------ DATA FOR THIS EXERCISE ------

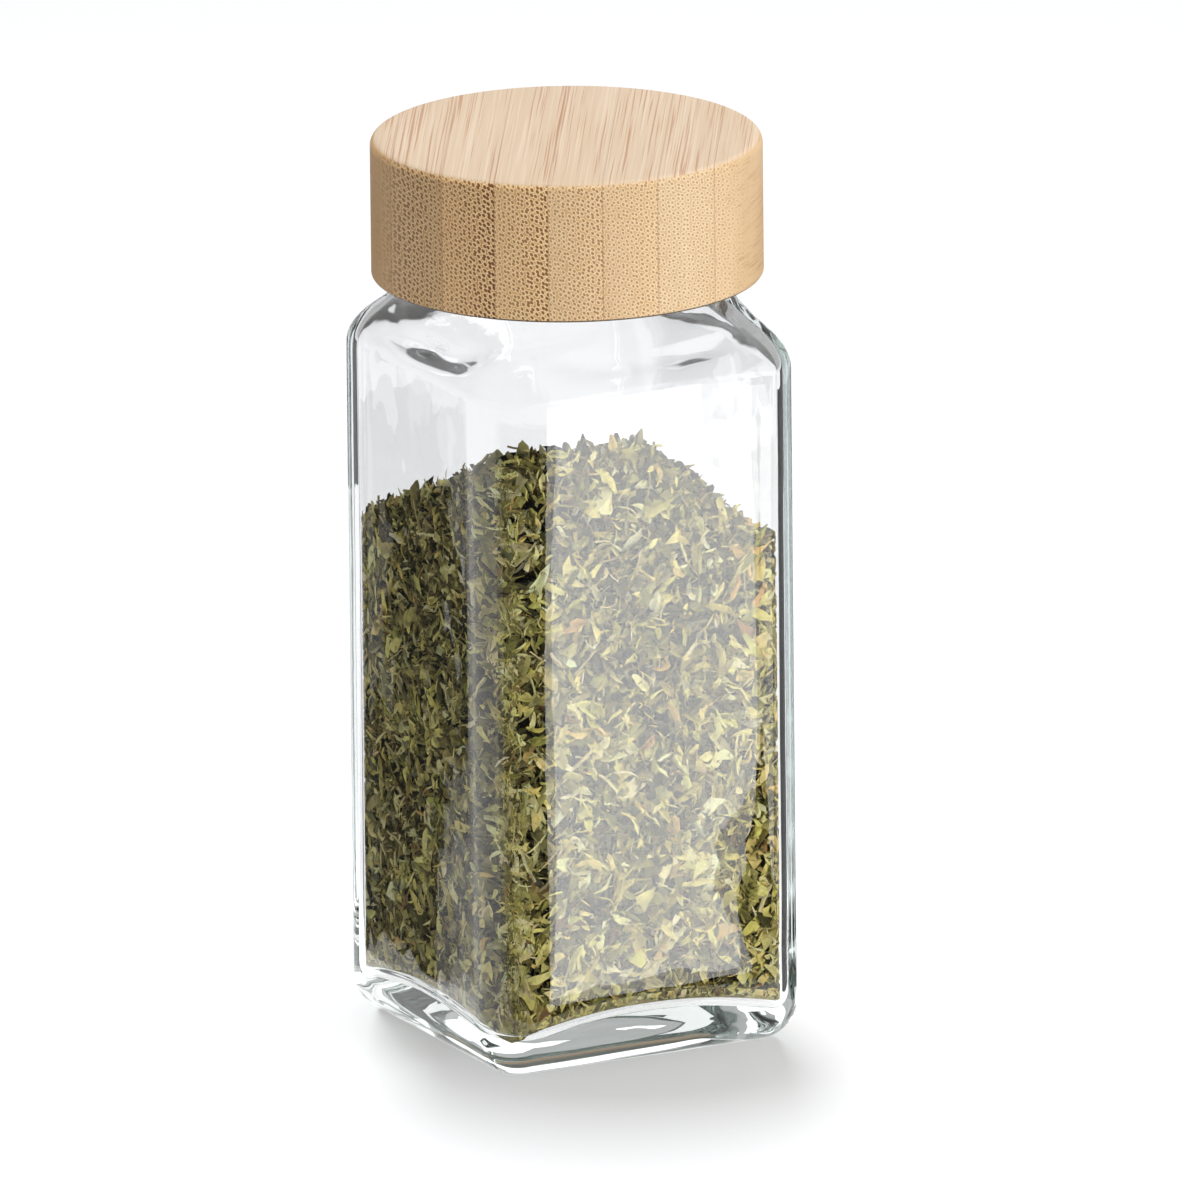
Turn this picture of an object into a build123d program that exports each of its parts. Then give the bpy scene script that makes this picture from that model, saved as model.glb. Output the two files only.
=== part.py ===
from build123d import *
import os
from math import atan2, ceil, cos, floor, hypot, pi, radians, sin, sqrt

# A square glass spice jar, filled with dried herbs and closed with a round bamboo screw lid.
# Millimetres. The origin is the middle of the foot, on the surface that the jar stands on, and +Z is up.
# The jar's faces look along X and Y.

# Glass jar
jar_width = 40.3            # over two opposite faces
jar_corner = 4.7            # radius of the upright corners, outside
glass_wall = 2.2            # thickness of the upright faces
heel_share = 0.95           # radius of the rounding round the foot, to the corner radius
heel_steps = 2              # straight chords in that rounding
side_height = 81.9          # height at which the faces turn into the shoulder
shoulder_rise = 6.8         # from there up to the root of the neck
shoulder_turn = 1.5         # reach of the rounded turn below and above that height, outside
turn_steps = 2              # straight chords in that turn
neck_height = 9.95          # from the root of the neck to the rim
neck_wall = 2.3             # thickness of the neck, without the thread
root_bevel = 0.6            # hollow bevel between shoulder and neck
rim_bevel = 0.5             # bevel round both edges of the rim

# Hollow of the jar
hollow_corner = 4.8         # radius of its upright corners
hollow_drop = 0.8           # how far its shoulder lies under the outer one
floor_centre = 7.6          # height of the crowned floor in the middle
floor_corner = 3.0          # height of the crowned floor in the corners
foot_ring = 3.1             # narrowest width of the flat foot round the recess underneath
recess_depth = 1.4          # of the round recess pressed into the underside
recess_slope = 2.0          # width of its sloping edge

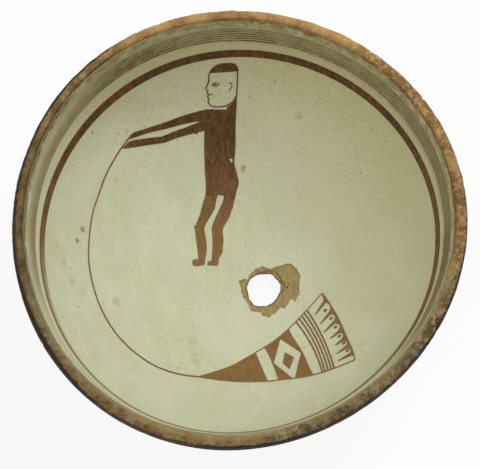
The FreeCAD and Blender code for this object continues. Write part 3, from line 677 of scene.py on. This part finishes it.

------

SET PROBLEM
Return only the lines from the beginning of the material up to and including the line with "rim_bevel = 0.5", exactly as written.

THE ANSWER
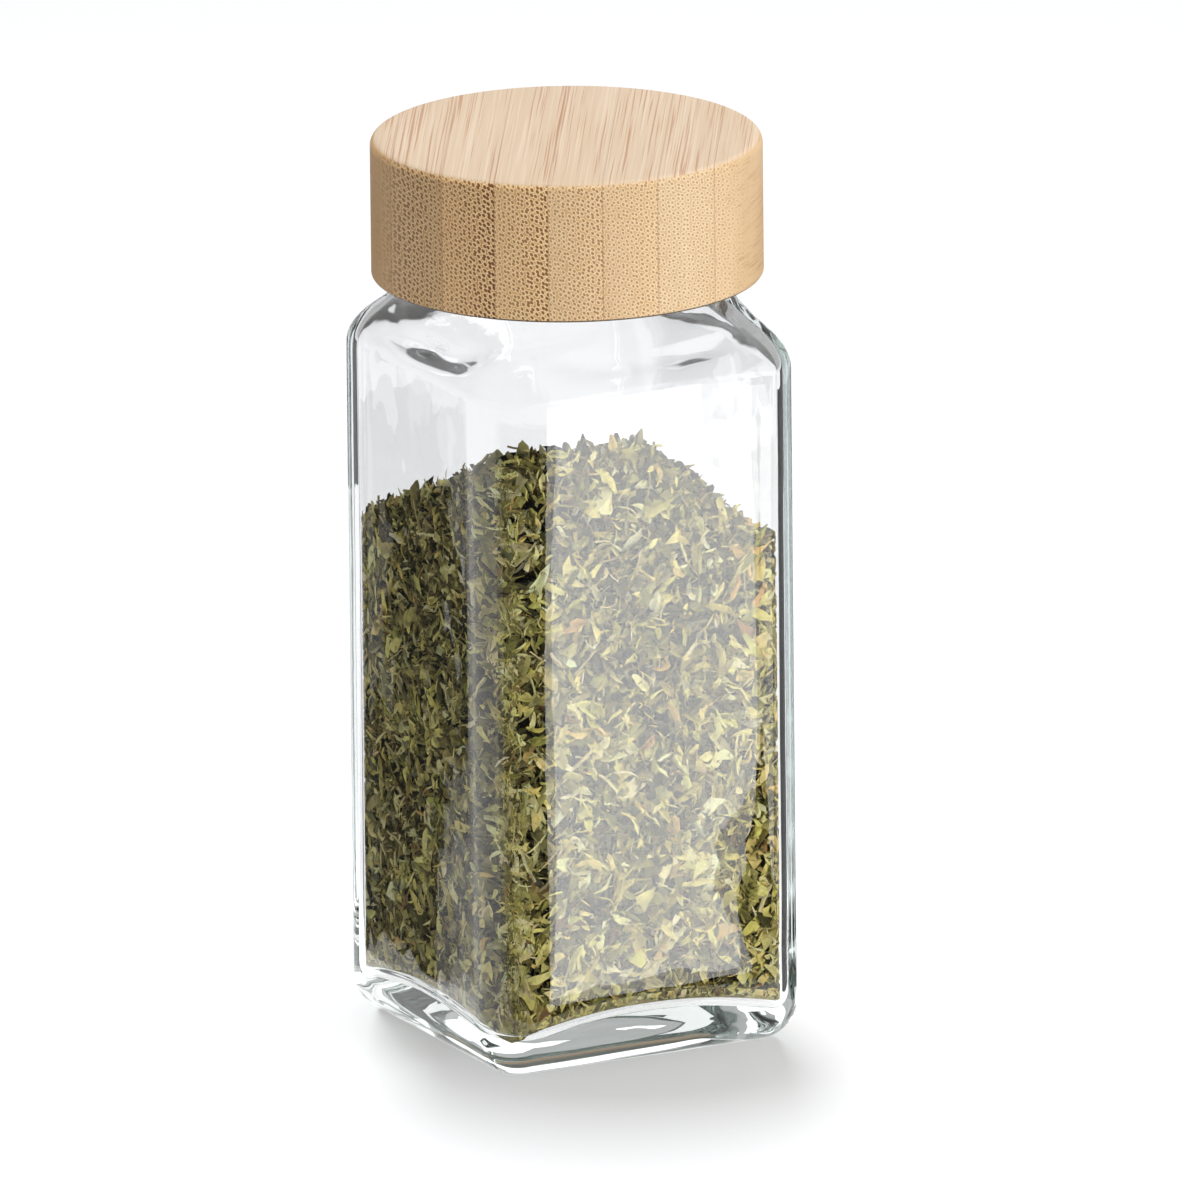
Turn this picture of an object into a build123d program that exports each of its parts. Then give the bpy scene script that makes this picture from that model, saved as model.glb. Output the two files only.
=== part.py ===
from build123d import *
import os
from math import atan2, ceil, cos, floor, hypot, pi, radians, sin, sqrt

# A square glass spice jar, filled with dried herbs and closed with a round bamboo screw lid.
# Millimetres. The origin is the middle of the foot, on the surface that the jar stands on, and +Z is up.
# The jar's faces look along X and Y.

# Glass jar
jar_width = 40.3            # over two opposite faces
jar_corner = 4.7            # radius of the upright corners, outside
glass_wall = 2.2            # thickness of the upright faces
heel_share = 0.95           # radius of the rounding round the foot, to the corner radius
heel_steps = 2              # straight chords in that rounding
side_height = 81.9          # height at which the faces turn into the shoulder
shoulder_rise = 6.8         # from there up to the root of the neck
shoulder_turn = 1.5         # reach of the rounded turn below and above that height, outside
turn_steps = 2              # straight chords in that turn
neck_height = 9.95          # from the root of the neck to the rim
neck_wall = 2.3             # thickness of the neck, without the thread
root_bevel = 0.6            # hollow bevel between shoulder and neck
rim_bevel = 0.5             # bevel round both edges of the rim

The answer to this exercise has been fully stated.